En cuanto a élites, permítanme contarles algo. Durante tres años de vida escolar pertenecí a una élite –tranquilícense, no fue por dinero ni privilegios–, y a eso debo una de las mayores felicidades de mi juventud; hasta el punto de que, aunque no puedo quejarme de la vida que he llevado, no me importaría en absoluto estar todavía allí, en el aula de Letras del Instituto Isaac Peral de Cartagena donde hice Quinto, Sexto y Preu después de que me expulsaran de los Maristas por calentar a un profesor que tenía la mano larga.

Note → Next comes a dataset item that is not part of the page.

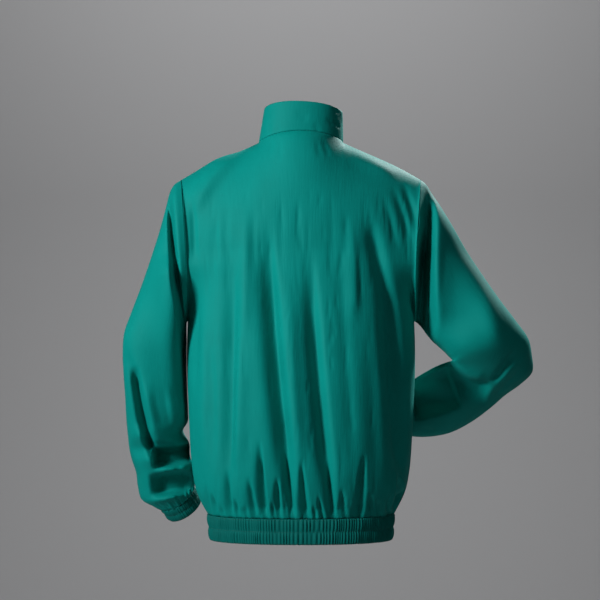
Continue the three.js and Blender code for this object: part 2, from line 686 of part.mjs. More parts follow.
function collarMesh() {
  const outer = collarGrid();
  const normals = gridNormals(outer, false);
  const backColumn = Math.floor(outer[0].length / 2);
  const outwards = normals[1][backColumn].y > 0 ? 1 : -1;
  normals.forEach((row) => row.forEach((normal) => normal.multiplyScalar(outwards)));
  normals[collarRows] = normals[collarRows].map((normal) => flattened(normal, 'z'));
  for (const row of normals) {
    row[0] = flattened(row[0], 'x');
    row[row.length - 1] = flattened(row[row.length - 1], 'x');
  }
  const inner = movedAlong(outer, normals, -collarThickness);
  return wallMesh('collar', outer, inner, false, clothColour, clothRoughness);
}

// The centre-front line from the collar's top to the hem: the places where the zip lies.
function zipLine() {
  const collarEdge = collarGrid().map((row) => row[0]);
  const frontColumn = bodyColumns(zipHalfWidth).slice(-1);
  const frontEdge = bodyPanel(-1, frontColumn, [1]).map((row) => row[0]).slice(1);
  const bandEdge = bandRows.slice(1).map((row) => {
    const front = mix(bandRings.top.front, bandRings.bottom.front, row.along);
    return new THREE.Vector3(0, -front, mix(bandTopZ, bandBottomZ, row.along));
  });
  return [...collarEdge, ...frontEdge, ...bandEdge].map((point) => new THREE.Vector3(0, point.y, point.z));
}

// Along the line, the direction that points out of the jacket.
function zipNormals(line) {
  return line.map((point, number) => {
    const above = line[Math.max(0, number - 1)];
    const below = line[Math.min(line.length - 1, number + 1)];
    return new THREE.Vector3(0, below.z - above.z, above.y - below.y).normalize();
  });
}

function zipTapeMesh(name, side) {
  const line = zipLine();
  const normals = zipNormals(line);
  const edges = [zipSplit / 2, zipHalfWidth - seamGap];
  const layer = (depth) => line.map((point, number) => edges.map((x) => (
    new THREE.Vector3(side * x, point.y, point.z).addScaledVector(normals[number], -depth)
  )));
  return wallMesh(name, layer(0), layer(tapeThickness), false, tapeColour, tapeRoughness);
}

// A flat outline given a thickness, centred on its own plane: the outline's first axis is x and
// its second is z, and the thickness runs along y.
function plateGeometry(outline, hole, thickness) {
  const shape = new THREE.Shape(outline.map(([x, z]) => new THREE.Vector2(x, z)));
  if (hole) {
    shape.holes.push(new THREE.Path(hole.map(([x, z]) => new THREE.Vector2(x, z))));
  }
  const plate = new THREE.ExtrudeGeometry(shape, { depth: thickness, bevelEnabled: false });
  plate.translate(0, 0, -thickness / 2);
  plate.rotateX(Math.PI / 2);
  return plate;
}

function solidFrom(geometry) {
  const bare = geometry.clone();
  bare.deleteAttribute('normal');
  bare.deleteAttribute('uv');
  const merged = mergeVertices(bare, mergeReach);
  const mesh = new wasm.Mesh({
    numProp: 3,
    vertProperties: merged.attributes.position.array,
    triVerts: new Uint32Array(merged.index.array),
  });
  return new wasm.Manifold(mesh);
}

function solidMesh(name, solid, colour, roughness, metalness) {
  const { vertProperties, triVerts } = solid.getMesh();
  const geometry = new THREE.BufferGeometry();
  geometry.setAttribute('position', new THREE.BufferAttribute(vertProperties, 3));
  geometry.setIndex(new THREE.BufferAttribute(triVerts, 1));
  geometry.computeVertexNormals();
  const material = new THREE.MeshStandardMaterial({ color: colour, roughness, metalness });
  const mesh = new THREE.Mesh(geometry, material);
  mesh.name = name;
  return mesh;
}

// The slider: a waisted plate that carries an arch, one solid.
function sliderMesh() {
  const { topHalf, bottomHalf, halfHeight, waistZ, chamfer, thickness } = sliderPlate;
  const outline = [
    [topHalf, waistZ], [topHalf - chamfer, halfHeight], [chamfer - topHalf, halfHeight],
    [-topHalf, waistZ],
    [-bottomHalf, -halfHeight], [bottomHalf, -halfHeight],
  ];
  const plate = plateGeometry(outline, null, thickness);
  plate.translate(0, -sliderOff - thickness / 2, 0);
  const face = sliderOff + thickness;
  const outer = face + sliderArch.reach;
  const inner = outer - sliderArch.bar;
  const high = sliderArch.halfHeight;
  const low = high - sliderArch.bar;
  const root = face - sliderArch.root;
  const corner = sliderArch.corner;
  const profile = [
    [root, -high], [outer - corner, -high], [outer, corner - high], [outer, high - corner],
    [outer - corner, high], [root, high], [root, low], [inner, low], [inner, -low], [root, -low],
  ];
  const arch = plateGeometry(profile, null, sliderArch.halfWidth * 2);
  arch.rotateZ(-Math.PI / 2);
  const slider = solidFrom(plate).add(solidFrom(arch));
  return solidMesh('zip_slider', slider, metalColour, metalRoughness, metalShare);
}

// The pull tab hangs from the arch by the bar above its window. Its origin is the hinge line.
function pullMesh() {
  const { halfWidth, length, thickness, window, windowEnd, tip } = pullTab;
  const top = thickness / 2;
  const outline = [
    [halfWidth, -length + tip], [halfWidth, top - tip / 2], [halfWidth - tip / 2, top],
    [tip / 2 - halfWidth, top], [-halfWidth, top - tip / 2], [-halfWidth, -length + tip],
    [tip - halfWidth, -length], [halfWidth - tip, -length],
  ];
  const hole = [[-window, -top], [window, -top], [window, -windowEnd], [-window, -windowEnd]];
  const tab = solidFrom(plateGeometry(outline, hole, thickness));
  return solidMesh('zip_pull', tab, pullColour, pullRoughness, 0);
}

// The slider and its tab stand on the zip just under the collar's top edge.
function zipHardware() {
  const [top, below] = zipLine();
  const down = new THREE.Vector3().subVectors(below, top).normalize();
  const hardware = new THREE.Group();
  hardware.position.copy(top).addScaledVector(down, sliderBelowTop);
  hardware.rotation.x = Math.atan2(down.y, -down.z);
  const slider = sliderMesh();
  const tab = pullMesh();
  const archInner = sliderArch.halfHeight - sliderArch.bar;
  const faceToArch = sliderArch.reach - sliderArch.bar;
  tab.position.y = -(sliderOff + sliderPlate.thickness + faceToArch / 2);
  tab.position.z = pullTab.gap + pullTab.thickness / 2 - archInner;
  hardware.add(slider, tab);
  return hardware;
}

const jacket = new THREE.Group();
jacket.add(backMesh());
jacket.add(frontMesh(1));
jacket.add(frontMesh(-1));
jacket.add(sleeveMesh('sleeve_left', 1, leftSleeveRings, leftCuff));
jacket.add(sleeveMesh('sleeve_right', -1, rightSleeveRings, rightCuff));
jacket.add(cuffMesh('cuff_left', 1, leftCuff));
jacket.add(cuffMesh('cuff_right', -1, rightCuff));
jacket.add(collarMesh());
jacket.add(hemBandMesh());
jacket.add(zipTapeMesh('zip_tape_left', 1));
jacket.add(zipTapeMesh('zip_tape_right', -1));
jacket.add(zipHardware());
export default jacket;
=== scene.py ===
import bpy
import numpy as np
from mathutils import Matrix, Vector


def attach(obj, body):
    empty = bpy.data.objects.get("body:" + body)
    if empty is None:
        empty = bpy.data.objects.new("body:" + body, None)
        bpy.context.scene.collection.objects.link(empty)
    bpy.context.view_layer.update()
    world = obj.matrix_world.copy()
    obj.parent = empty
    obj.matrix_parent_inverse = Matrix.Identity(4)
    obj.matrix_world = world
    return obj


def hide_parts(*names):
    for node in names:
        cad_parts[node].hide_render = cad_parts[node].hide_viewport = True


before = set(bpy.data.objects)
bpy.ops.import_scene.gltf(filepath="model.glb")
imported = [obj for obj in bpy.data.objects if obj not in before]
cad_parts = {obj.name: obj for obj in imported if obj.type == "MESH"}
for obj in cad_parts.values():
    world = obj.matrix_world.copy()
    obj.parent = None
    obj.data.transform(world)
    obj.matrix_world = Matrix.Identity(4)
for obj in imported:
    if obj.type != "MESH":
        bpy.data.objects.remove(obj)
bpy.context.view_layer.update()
print("frame loaded:", len(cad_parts), "nodes")

# Shapes are worked out in millimetres and made metres when a mesh is built.
mm = 0.001
draw = np.random.default_rng(7)


# The cut of the body: the same sizes as its solids. The last row says over what reach the offset of
# the shoulder seams softens, by what share of the way down it has, and how wide a hair is.
body = {
    "neckHalfWidth": 71, "neckBackDepth": 62, "neckFrontDepth": 82, "neckBackRise": 17, "neckFrontDrop": 48,
    "riseRound": 2, "dropRound": 1.4, "tipX": 200, "tipZ": -62, "crown": 5,
    "underarmX": 190, "underarmZ": -300,
    "armholeBack": 78, "armholeFront": 72, "insetBack": 5, "insetFront": 13,
    "chestBack": 118, "chestFront": 122, "edgeSpread": 2, "ringPower": 2.25,
    "slope": 0.46, "shoulderRound": 40, "neckSpread": 66, "backSwell": 44, "frontSwell": 68,
    "frontSink": 52, "underarmSpread": 8, "underarmFrom": 0.55, "zipHalf": 9.5,
    "softReach": 20, "settledBy": 0.4, "hair": 0.01,
}
ringHeights = [-300, -345, -392, -440, -484, -522, -555, -582, -604, -622.5]
ringHalfWidths = [190, 191.5, 191, 189, 187, 185, 181.5, 176, 167, 157]
ringBacks = [137, 143, 147, 149, 148, 144, 138, 130, 121, 113]
ringFronts = [139, 145, 148, 150, 149, 145, 138, 129, 119, 111]


# Eases from 0 at low to 1 at high: 3s squared minus 2s cubed.
def smoothStep(low, high, value):
    share = np.clip((value - low) / (high - low), 0, 1)
    return share * share * (3 - 2 * share)


# The value that lies a share of the way from the first to the second.
def mix(first, second, share):
    return first + (second - first) * share


# The power of a value's size, with its sign kept.
def signedPower(value, power):
    return np.sign(value) * np.abs(value) ** power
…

Aquellos tres cursos finales de Bachillerato los hicimos once alumnos que habíamos elegido estudiar Griego, Latín, Literatura, Historia, Arte y Filosofía: un grupo de jovencitos inquietos, de esos que, decía Julio César, duermen mal, unidos por el ansia de estudiar humanidades; y para quienes tan importantes eran Homero, Platón, Virgilio y Dante como Newton o Darwin. Aquellos muchachos se sabían distintos, o deseaban serlo. Eso les daba orgullo de casta, reforzaba su decisión y su esfuerzo, conscientes todos de que en el mundo al que se dirigían iban a tenerlo más difícil que otros; pero también poseerían armas defensivas y ofensivas de las que otros sin su formación carecerían.
Todavía sonrío agradecido al recordar. En aquel grupo de élite conocí a algunas de las cabezas más brillantes que traté en mi vida: de origen humilde unos, más acomodado otros, eran todos chicos inteligentes, críticos, sabiamente cínicos, lo bastante lúcidos para intuir –y adiestrarse bien para ello– que los éxitos no son sino fracasos fallidos. Y por fortuna, porque hay geometrías formidables, esos once muchachos coincidimos con un grupo de jóvenes profesores de ambos sexos, apasionados de su profesión, que encontraron en tales alumnos a unos ávidos receptores de lo que con tanta excelencia ellos dominaban. Y me atrevo a decir que fueron tan felices como nosotros, pues no tuvimos sólo tres años de clases escolares, sino de conversaciones y debates, libros recomendados, reuniones en bares hasta las tantas, viajes al corazón de la antigüedad clásica, muchas copas, cigarrillos e incluso flirteos inocentes –casi inocentes– con alguna profesora de Griego o de Historia del Arte, que además eran muy guapas. Y de ese modo, esos magníficos profesores convertidos en amigos –Gloria, Amparo Ibáñez, Antonio Gil, Juan Ros– educaron con esmero a los once chicos para que hicieran suya aquella formidable cita del Retrato de Kant de Boleslaw Micinski: «Familiarízate con los secretos de las preposiciones temporales (ubi, ut, ubi primum, ut primum, simul, simulque, dum quod, antequam, priusquam, cum…) y, sobre todo, aprende la estructura de las oraciones condicionales para que no quepan en ellas el engaño, el chantaje y la mentira».
Élite, naturalmente. Y a mucha honra.